Avrupa’da pazarın yüzde 25-30 oranında daraldığına da vurgu yapan Akçakaya, “Özellikle Almanya son 2 yılda yüzde 30 civarında perakende satışlarında pazar kaybı yaşıyor. Bu da bizleri etkiliyor. Orada pek çok marka iflas etti, kapanmalar oldu. Ciddi sıkıntılar yaşanıyor Avrupa tarafında. Bire bir kendi markamızla da pazarın içinde olduğumuz için hissediyoruz ve görüyoruz bu durumu. Avrupa’da yaşanan talep daralması, burada üretimimize kadar yansıyor. Artık markalar, ‘girdi maliyetlerimiz yüksek bir tık daha fazla fiyata satabilirim’ diyemiyor aksine fiyatları aşağı çekiyorlar. Daralan talebi artırabilmek adına fiyatları geri çekiyorlar, indirimlere daha erken giriyorlar, bu da biz üreticileri baskılıyor. Çok küçük karlarla, sipariş almaya ve iş yapmaya çalışıyorsunuz ancak her gün artan girdi maliyetlerinizle, Gerçekleşen maliyetlerde maalesef kar göremez oluyorsunuz” dedi.

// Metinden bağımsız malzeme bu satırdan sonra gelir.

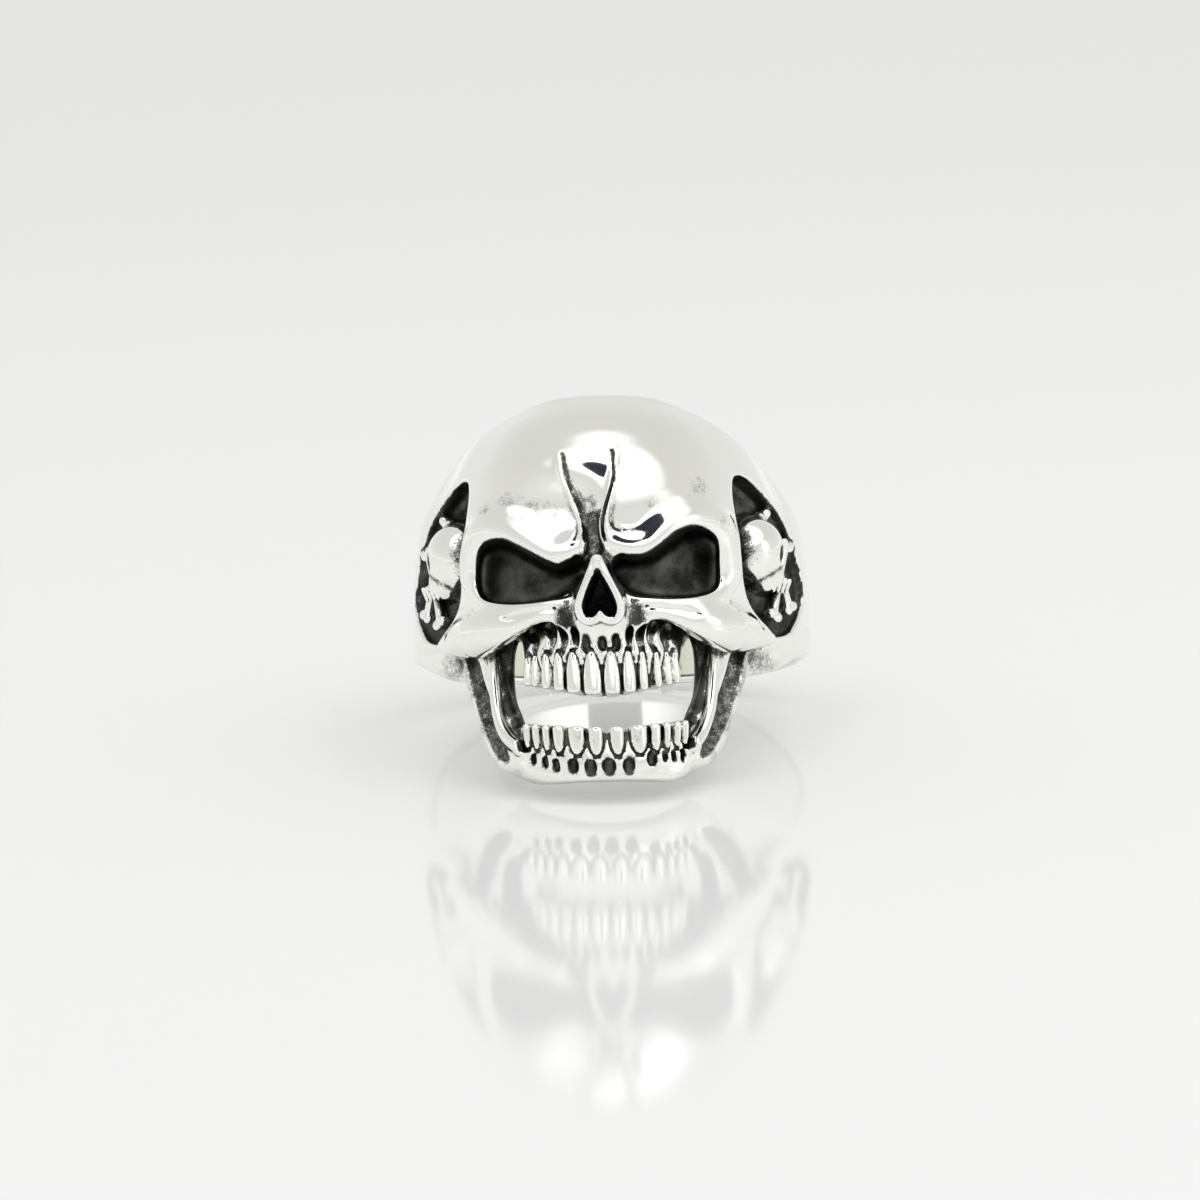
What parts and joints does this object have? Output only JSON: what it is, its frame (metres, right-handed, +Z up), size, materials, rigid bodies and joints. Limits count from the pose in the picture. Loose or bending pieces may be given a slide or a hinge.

“Ürünlerimizin kilo değeri 15 dolar”
Sanayicinin karsız üretim yaptığını hatta zararına ürettiğini ifade eden Akçakaya, “ Müşteriyi kaybetmemek adına inanılmaz enerji sarf ediyoruz. Bu sadece hazır giyim ihracatçılarımız için değil tedarikçilerimiz için de geçerli. Tedarikçilerimizde her türlü fedakarlığı gösteriyor. Biz katma değerli ürün satmak zorundayız. Bizim markalaşmamız lazım. Bugün ürünlerimizin ihracat kilo değeri 15 dolar seviyesinde, Türkiye ortalamasının 10 katıyız. Markalaştığınız zaman bu 80-100 dolarlara çıkıyor. Bugün Türkiye’nin kilo bazında 1,5 dolar ihracatı var. Bunu 15 dolara satan bir sektörüz, 80-100 dolara satma potansiyelimiz de var ve burada sadece üreticilerimizin sıkıntısı istediği destekleri görememek. Mevcut krizi sektör rahat atlatmalı ki beraberinde markalaşmaya vakti, enerjisi, yatırım gücü olabilsin” dedi.